Sexual Abuse and duty to report
Scenario 7 - Legal versus professional and ethical obligations
Sam and Amy grew up together and have been friends for many years. They both decided to enter the health profession. Amy became a nurse practitioner and Sam became a doctor. They both work in the same clinic in their hometown and have many common patients.
After a few years practicing in the same clinic, Amy becomes aware of an ongoing personal relationship between Sam and a member of their small community. Sam is single and there aren’t many opportunities to click with someone, so Amy is happy for him. One day she sees a woman come in for an appointment with Sam. As the woman goes into the treatment room, the administrative assistant whispers to Amy, “That’s the new woman in Sam’s life”. Amy is concerned and thinks, Sam is dating a patient? He knows better than that… I thought.”
Questions for discussion
- Are the actions of Sam considered a boundary violation or sexual abuse? Why or why not?
- Is Amy obligated to report what she has learned? Why or why not?
Key concepts this scenario illustrates:
- Maintaining boundaries in a small town
- When you have a duty to report, and when you don’t
- Legal/statutory obligations versus professional and ethical obligations around reporting
The requirements regarding sexual abuse set out in the Regulated Health Professions Act, 1991 (RHPA) apply to all regulated health professionals in Ontario, including physicians. Sam’s actions are clear boundary violations and could qualify as sexual abuse if the personal relationship involves sexual comments, gestures or contact with the patient. Sam’s certificate of registration may be revoked because of his actions.
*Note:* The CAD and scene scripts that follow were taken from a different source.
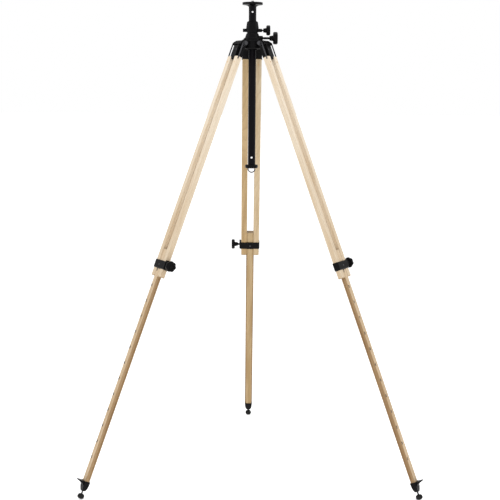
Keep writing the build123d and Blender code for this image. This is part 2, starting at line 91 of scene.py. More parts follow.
RAIL_OFFSET = 2.9               # rails' mid plane, outward of the hinge
RAIL_THICK = 17.0
RAIL_HALF_WIDTH = 33.0
RAIL_END = 820.8
LOWER_THICK = 15.0
LOWER_HALF_WIDTH = 11.7
GAP = 0.3                       # clearance between pieces that pass each other

BLOCK_PROUD = 0.6
FACE_SCREW_AT = 26.0
FACE_SCREW_ACROSS = 8.5
FACE_SCREW_HEAD = (3.6, 1.4)    # screw heads as radius and height
STRAP_THICK = 1.4
STRAP_MIDDLE = 8.0              # straps' centre line, outward of the hinge
STRAP_SCREW_AT = 54.8
STRAP_SCREW_HEAD = (1.6, 0.9)
RAIL_PIN_AT = 70.0
RAIL_PIN_ACROSS = 22.5
RAIL_PIN_R = 2.6

CLAMP_AT = 780.0
BAND_THICK = 2.0
PLATE_THICK = 1.6
CLAMP_SCREW_AT = 777.0
CLAMP_SCREW_R = 4.0
CLAMP_SCREW_END = 62.0
KNOB_R = 18.0
KNOB_SEAT = 45.5
KNOB_NECK = 11.5
KNOB_NECK_R = 6.2
KNOB_HUB_R = 8.3
KNOB_THICK = 12.0
KNOB_LOBES = 7

SHOE_THICK = 19.0
SHOE_SCREW_AT = 1530.0
SHOE_SCREW_HEAD = (4.2, 1.6)
SHOE_SCREW_BACK = (2.5, 0.9)
SPIKE_TOP = 1539.0
SPIKE_R = 2.8
PAD_TOP = 1563.27
PAD_HEIGHT = 16.0
PAD_R = 11.35
PAD_EDGE_R = 7.5
SPIKE_TIP = PAD_TOP + PAD_HEIGHT - 3.0

MARK_COUNT = 13
MARK_HIGHEST = 75               # number on the topmost mark
MARK_FALL = 5                   # difference between neighbouring numbers
MARK_SIZE = 11.5
MARK_FIRST_AT = 799.5
MARK_STEP = 53.5
MARK_ACROSS = -6.4


def leg_matrix(number):
    """Leg axes as a matrix: X outward, Y across the leg, Z up the leg, origin on the hinge."""
    spread = JOINTS[f"leg{number}_spread"]
    across = -Vector(spread["axis"])
    up = -Vector(JOINTS[f"leg{number}_extend"]["axis"])
    out = across.cross(up)
    matrix = Matrix((out, across, up)).transposed().to_4x4()
    matrix.translation = Vector(spread["pos_m"])
    return matrix


# ---- mesh helpers ------------------------------------------------------

def mesh_object(name, bm, matrix=None):
    """A new object from a bmesh made in millimetres."""
    bmesh.ops.scale(bm, vec=(MM, MM, MM), verts=bm.verts)
    bmesh.ops.recalc_face_normals(bm, faces=bm.faces)
    mesh = bpy.data.meshes.new(name)
    bm.to_mesh(mesh)
    bm.free()
    if matrix is not None:
        mesh.transform(matrix)
    obj = bpy.data.objects.new(name, mesh)
    bpy.context.scene.collection.objects.link(obj)
    return obj


def smooth_by_angle(obj, degrees=32):
    """Smooth shading with edges sharper than the angle kept crisp."""
    limit = math.radians(degrees)
    bm = bmesh.new()
    bm.from_mesh(obj.data)
    for face in bm.faces:
        face.smooth = True
    for edge in bm.edges:
        edge.smooth = edge.calc_face_angle(0.0) < limit
    bm.to_mesh(obj.data)
    bm.free()


def apply_modifiers(obj):
    """Bake an object's modifiers into its mesh."""
    bpy.context.view_layer.update()
    graph = bpy.context.evaluated_depsgraph_get()
    mesh = bpy.data.meshes.new_from_object(obj.evaluated_get(graph))
    obj.modifiers.clear()
    obj.data = mesh


def bevel(obj, width, segments=3, degrees=35):
    """Round the sharp edges of an object."""
    modifier = obj.modifiers.new("bevel", "BEVEL")
    modifier.width = width * MM
    modifier.segments = segments
    modifier.limit_method = "ANGLE"
    modifier.angle_limit = math.radians(degrees)
    modifier.use_clamp_overlap = True
    apply_modifiers(obj)


# ---- materials ---------------------------------------------------------

def new_material(name):
    """An empty node material with a Principled shader."""
    mat = bpy.data.materials.new(name)
    mat.use_nodes = True
    tree = mat.node_tree
    tree.nodes.clear()
    output = tree.nodes.new("ShaderNodeOutputMaterial")
    shader = tree.nodes.new("ShaderNodeBsdfPrincipled")
    tree.links.new(shader.outputs["BSDF"], output.inputs["Surface"])
    return mat, tree, shader


def add_node(tree, kind, settings=None, **inputs):
    """A node with its settings and unlinked or linked inputs; underscores in a name stand for spaces."""
    made = tree.nodes.new("ShaderNode" + kind)
    for key, value in (settings or {}).items():
        setattr(made, key, value)
    for key, value in inputs.items():
        index = int(key[1:]) if key[0] == "i" and key[1:].isdigit() else key.replace("_", " ")
        socket = made.inputs[index]
        if isinstance(value, bpy.types.NodeSocket):
            tree.links.new(value, socket)
        else:
            socket.default_value = value
    return made


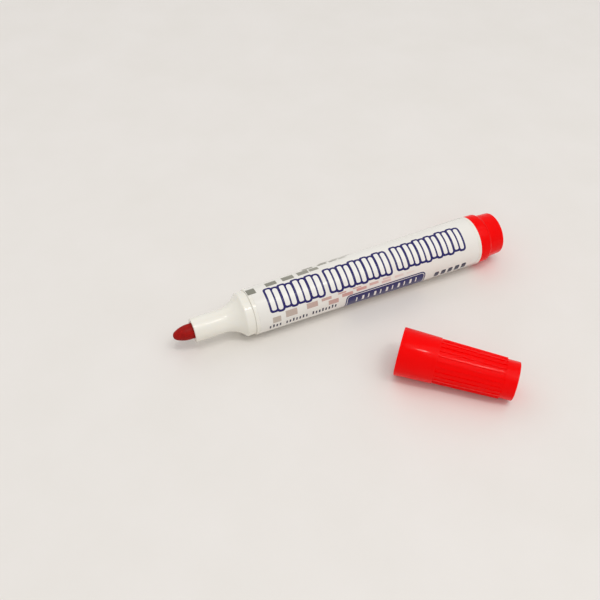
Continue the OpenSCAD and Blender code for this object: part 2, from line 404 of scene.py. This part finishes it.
def settle(piece, place, body, slot, material, *nodes, sharp=32):
    """Lays a finished piece down, smooths it, gives it its finish and hands it to its body."""
    start_clean()
    piece.select_set(True)
    bpy.context.view_layer.objects.active = piece
    piece.matrix_world = place
    bpy.ops.object.transform_apply(location=True, rotation=True, scale=True)
    bpy.ops.object.shade_smooth_by_angle(angle=math.radians(sharp))
    piece.data.materials.clear()
    piece.data.materials.append(material)
    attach(piece, body)
    if nodes:
        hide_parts(*nodes)
    print(f"{piece.name}: {len(piece.data.polygons)} faces")
    return piece


# %% [markdown]
# ## Nozzle
# The front section is one moulding: a straight tube that holds the nib, a trumpet that widens to the collar
# ring, and a spigot that is pressed into the barrel. The trumpet is a single hollow arc, so it could be
# a bent cone or a lofted surface, but as a turned piece it is one arc in the outline.

# %% Nozzle
tube_r = mounts["nozzle"]["dims"]["r_mm"]
tube_middle = (marker_place.inverted() @ Vector(mounts["nozzle"]["pos_m"])).z / MM
trumpet_at = tube_middle + mounts["nozzle"]["dims"]["length_mm"] / 2
RING_LENGTH = 2.8
ring_at = barrel_at - RING_LENGTH
rise, run = ring_r - tube_r, ring_at - trumpet_at
trumpet_bend = (rise ** 2 + run ** 2) / (2 * rise)
trumpet_angle = math.degrees(math.asin(run / trumpet_bend))
shank_to = 13.7
nib_hole_r, rim_hole_r = nib_r + 0.05, 3.05
throat_r = nib_hole_r + 0.4
spigot_r, bore_r = 7.2, wrap_r + 0.1
RIM_EDGE, RING_EDGE = 0.3, 0.2

nozzle_outline = (
    [(nib_hole_r, shank_to), (nib_hole_r, rim_at + 0.7),
     (rim_hole_r, rim_at + 0.1), (rim_hole_r + 0.1, rim_at)]
    + arc(tube_r - RIM_EDGE, rim_at + RIM_EDGE, RIM_EDGE, -90, 0)
    + arc(tube_r + trumpet_bend, trumpet_at, trumpet_bend, 180, 180 - trumpet_angle + 1.5, 24)
    + arc(ring_r - RING_EDGE, ring_at + RING_EDGE, RING_EDGE, -40, 0, 4)
    + arc(ring_r - RING_EDGE, barrel_at - RING_EDGE, RING_EDGE, 0, 90)
    + [(spigot_r, barrel_at), (spigot_r, spigot_to - 0.4), (spigot_r - 0.3, spigot_to),
       (bore_r, spigot_to), (bore_r, ring_at + 1.7), (throat_r, trumpet_at + 1.5), (throat_r, shank_to)])
nozzle = turned("nozzle", nozzle_outline, sides=192)
settle(nozzle, marker_place, "marker", "white_plastic", white_pp, "front_section")

# %% [markdown]
# ## Barrel and its printed film
# The barrel is a plain tube that widens a little towards the tail. The printed film lies in a shallow
# recess, so its surface is flush with the two bare rims, and only a hairline shows where it starts.
# Six thin ribs inside hold the ink core off the wall; one is shaped from a cube and copied round.

# %% Barrel
barrel_front_r = 7.95
taper = (barrel_rear_r - barrel_front_r) / (tail_at - barrel_at)
FILM = 0.12
SKIRT_BORE_R = 7.7
BARREL_EDGE = 0.25


def barrel_r(station):
    return barrel_front_r + taper * (station - barrel_at)


barrel_outline = (
    [(spigot_r, barrel_at + 0.1), (spigot_r + 0.1, barrel_at)]
    + arc(barrel_front_r - BARREL_EDGE, barrel_at + BARREL_EDGE, BARREL_EDGE, -90, 0)
    + [(barrel_r(film_at), film_at), (barrel_r(film_at) - FILM, film_at + 0.05),
       (barrel_r(film_to) - FILM, film_to - 0.05), (barrel_r(film_to), film_to)]
    + arc(barrel_rear_r - BARREL_EDGE, tail_at - BARREL_EDGE, BARREL_EDGE, 0, 90)
    + [(SKIRT_BORE_R + 0.2, tail_at), (SKIRT_BORE_R, tail_at - 0.2), (SKIRT_BORE_R, skirt_at - 1),
       (spigot_r, spigot_to)])
barrel = turned("barrel", barrel_outline, sides=192)

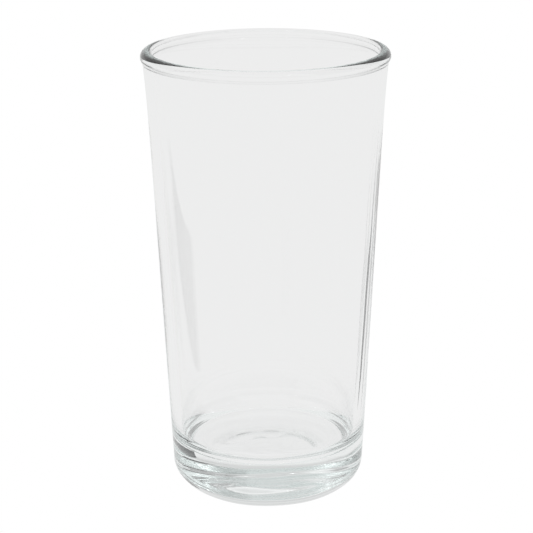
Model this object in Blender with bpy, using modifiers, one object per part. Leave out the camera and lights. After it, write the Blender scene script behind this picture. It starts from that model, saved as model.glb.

Amy became aware that Sam was involved in a personal relationship with his patient. If Amy has reasonable grounds that a sexual relation has occurred, she is required to report this to the College of Physicians and Surgeons of Ontario within 30 days or as soon as possible.
Instead of reporting Sam to the College of Physicians and Surgeons of Ontario, Amy decides to confront her friend. Sam reacts poorly when Amy expresses her concerns over him dating a patient, and states, “What am I supposed to do? There aren’t many options in this small town. Am I supposed to die alone?” Amy understands his frustrations, but she is also aware of their professional and legal obligations to patients. She offers to take on his patient so that Sam can continue to see this woman without being in conflict with the RHPA.
Questions for discussion
- Is Amy obligated to report the situation even though she spoke with Sam and they made an arrangement? Explain your answer.
- If Amy takes over as clinician for the patient, is Sam is free to continue seeing her? Explain your answer
Amy has a professional and ethical duty to patients, but she decides to handle the situation on her own by confronting Sam.
Amy’s decision to confront Sam instead of reporting him puts her in violation of the Regulated Health Professions Act, 1991, which requires a member to report “if the member has reasonable grounds, obtained in the course of practising the profession, to believe that another member of the same or a different College has sexually abused a patient.” If found guilty and convicted, Amy faces a fine of not more than $50,000. Also, Amy’s failure to report may result in an investigation and possibly discipline action by CNO.
It was kind of her to offer to take on this patient so Sam can continue his relationship, but this doesn’t change that Sam had a concurrent treating and sexual relationship with a patient. The law is clear, the health care provider-patient relationship continues for a minimum of one year after the date when the individual ceases to be a patient, and what Sam is doing constitutes sexual abuse of a patient.
In order to protect the patient, Amy is expected to report Sam’s actions to his professional regulatory college.